5.6. Met betrekking tot de klacht over het gebrek aan coördinatie van de zorg voor acute patiënten in het algemeen in het J merkt het college op dat verweerder en zijn collega-artsen een waarneemgroep vormen, die erin voorziet dat buiten kantooruren steeds een arts bereikbaar is voor - onder meer - het J. Voor verpleegkundigenzorg bestaat een soortgelijke voorziening. Het college is van oordeel dat aldus sprake was van duidelijke afspraken over de bereikbaarheid van artsen en verpleegkundigen die voldoen aan de binnen de beroepsgroep gebruikelijke uitgangspunten. Voorts is niet gebleken dat de waarneemregeling, waar verweerder aan deelnam, niet goed heeft gefunctioneerd. Dit klachtonderdeel slaagt derhalve niet.
5.7. Ten aanzien van het verwijt jegens verweerder met betrekking tot de opzegging van de zorgovereenkomst met patiënte, stelt het college voorop dat in dit geval sprake was van een behandelings- of zorgovereenkomst tussen patiënte en het bestuur van de stichting K. Het bestuur van deze stichting heeft na de gebeurtenissen in het weekend van 14 en 15 mei 2011 besloten de zorgovereenkomst met patiënte op te zeggen. Verweerder was op dat moment niet de behandelend arts van patiënte en ook overigens is niet gebleken van enige betrokkenheid van verweerder bij de opzegging van de zorgovereenkomst. Reeds om deze reden kan verweerder ter zake van de opzegging geen tuchtrechtelijk verwijt worden gemaakt.

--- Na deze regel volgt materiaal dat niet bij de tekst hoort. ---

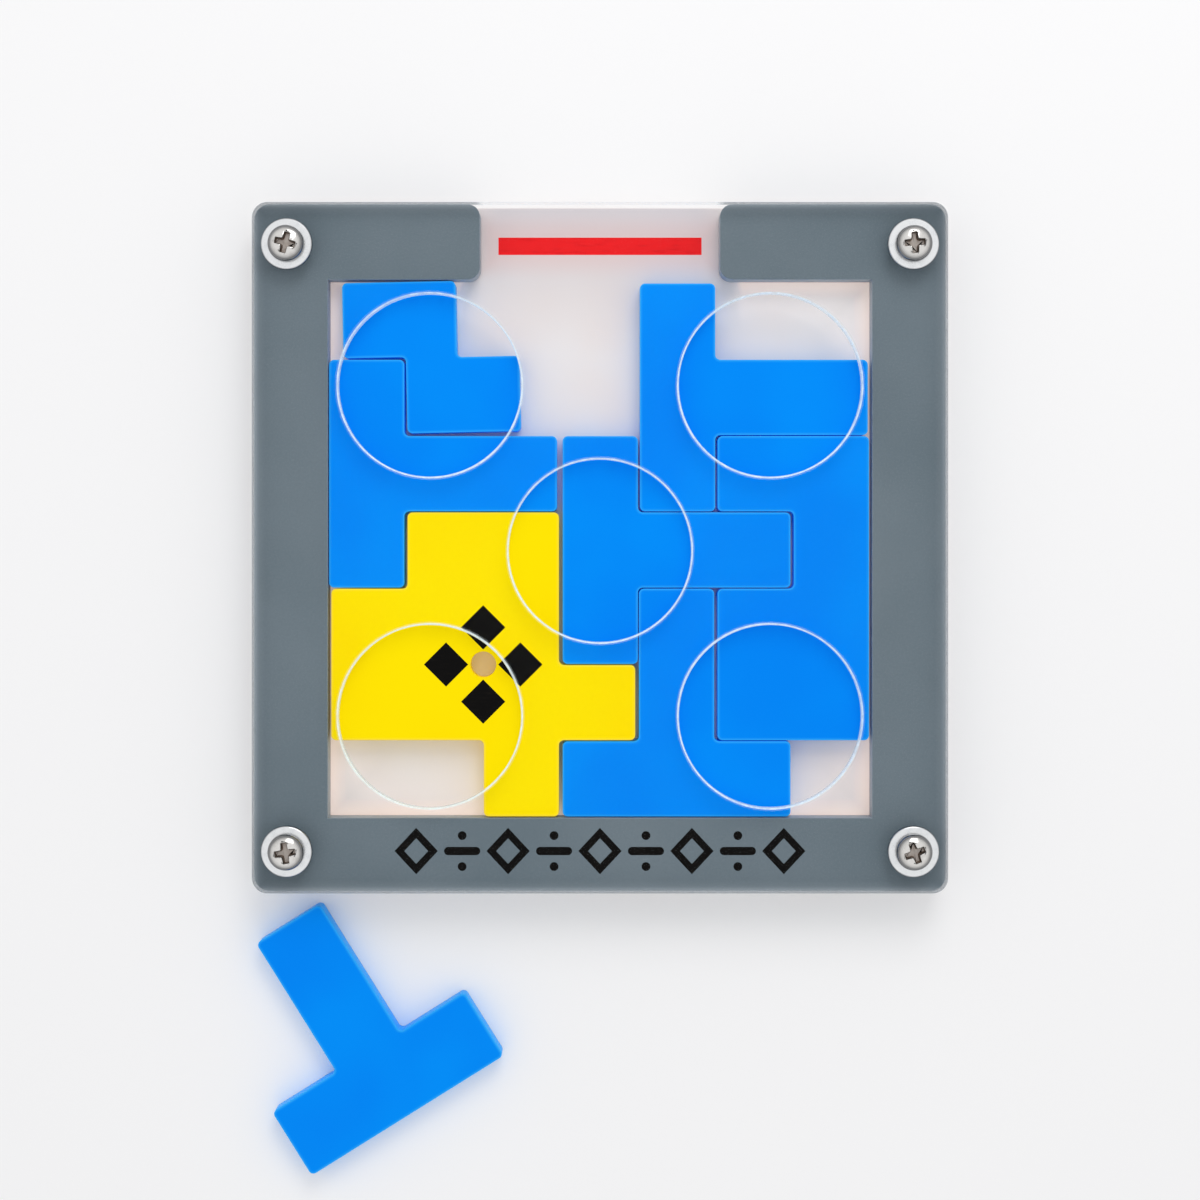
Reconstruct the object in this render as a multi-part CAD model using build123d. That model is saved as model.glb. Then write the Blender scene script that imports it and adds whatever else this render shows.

Voor zover aangenomen moet worden dat van verweerder, die lang betrokken is geweest bij de zorg voor patiënte en die haar kort voor het betreffende weekend nog had gezien, verwacht had mogen worden dat hij specifiek had toegezien op het bewaken van de continuïteit in de zorgverlening aan patiënte, dan bestond er voor verweerder na kennisneming van de brief van K van 17 mei 2011 geen aanleiding enige actie te ondernemen. Uit die brief blijkt immers dat K gemotiveerd heeft vastgesteld dat sprake was van gewichtige redenen als bedoeld in artikel 7:460 BW, welke een grondslag kunnen vormen voor het opzeggen van de zorgovereenkomst. Verder heeft K expliciet rekening heeft gehouden met de continuïteit van de zorg voor patiënte, door ervan uit te gaan dat patiënte tijdelijk nog in het J geplaatst kon worden, zij het dat de toegang van klagers tot het huis dan slechts onder voorwaarden mogelijk zou zijn.
5.8. De conclusie van het voorgaande is dat de klacht in al haar onderdelen ongegrond is. Verweerder kan met betrekking tot de klacht geen verwijt als bedoeld in artikel 47 lid 1 van de Wet BIG worden gemaakt.
6. De beslissing
Het Regionaal Tuchtcollege wijst de klacht af.
Aldus gewezen op 30 oktober 2012 door:
mr. T.L. de Vries, voorzitter,
J. Edwards van Muijen, dr. M.H. Godfried en dr. J.W.D. de Waard, leden-arts,
mr. A. Wilken, lid-jurist,
mr. S.S. van Gijn, als secretaris,
en in het openbaar uitgesproken ter terechtzitting van 18 december 2012 door de voorzitter in aanwezigheid van de secretaris.